Wu also worked with Aaron Marks, also a retired Marine, who was the recording supervisor for the project, a top sound man who worked on projects such as Midnight Club 2, and Dirt, two popular racing video games, and Tom Clancy’s EndWar.” While one of Marks’ books was part of Wu’s inspiration to become a sound engineer, Wu has been featured in a more current book penned by Marks. They are now business partners, and have worked on several projects together.
In the past Wu did some additional field recordings for two installments of a popular race car video game, “Need for Speed.” Moreover he just completed another sci-fi game where he utilized several vehicles owned by a man in Sarasota. One of them was a Porsche worth more than $1 million.

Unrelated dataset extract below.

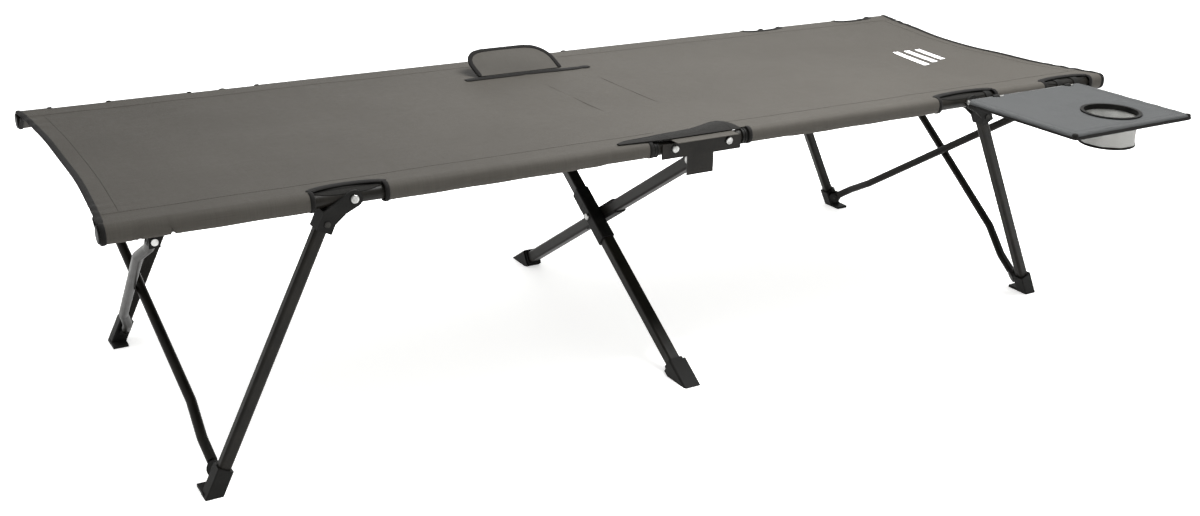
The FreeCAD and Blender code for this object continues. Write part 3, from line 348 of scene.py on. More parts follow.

Wu recorded every sound, from the revving of a supercharged engine in a 1969 Corvette to the opening of the gas tank latch on the Porsche.
“Some of these games take on average two years to create, with budgets that are $2 million and up, some are even $10 million,” he said. “And the return is huge. They’re harder to work on than movies, actually. Movies are linear, but we have to do things like capture variations of each sound, do things like adding or detracting RPM’s, with four to six good takes on every speed. You have to realize that each car sounds different, how a Porsche redlines at 9 1/2 before it gets red, or the different rattling and thicknesses of metals. It all makes a difference.”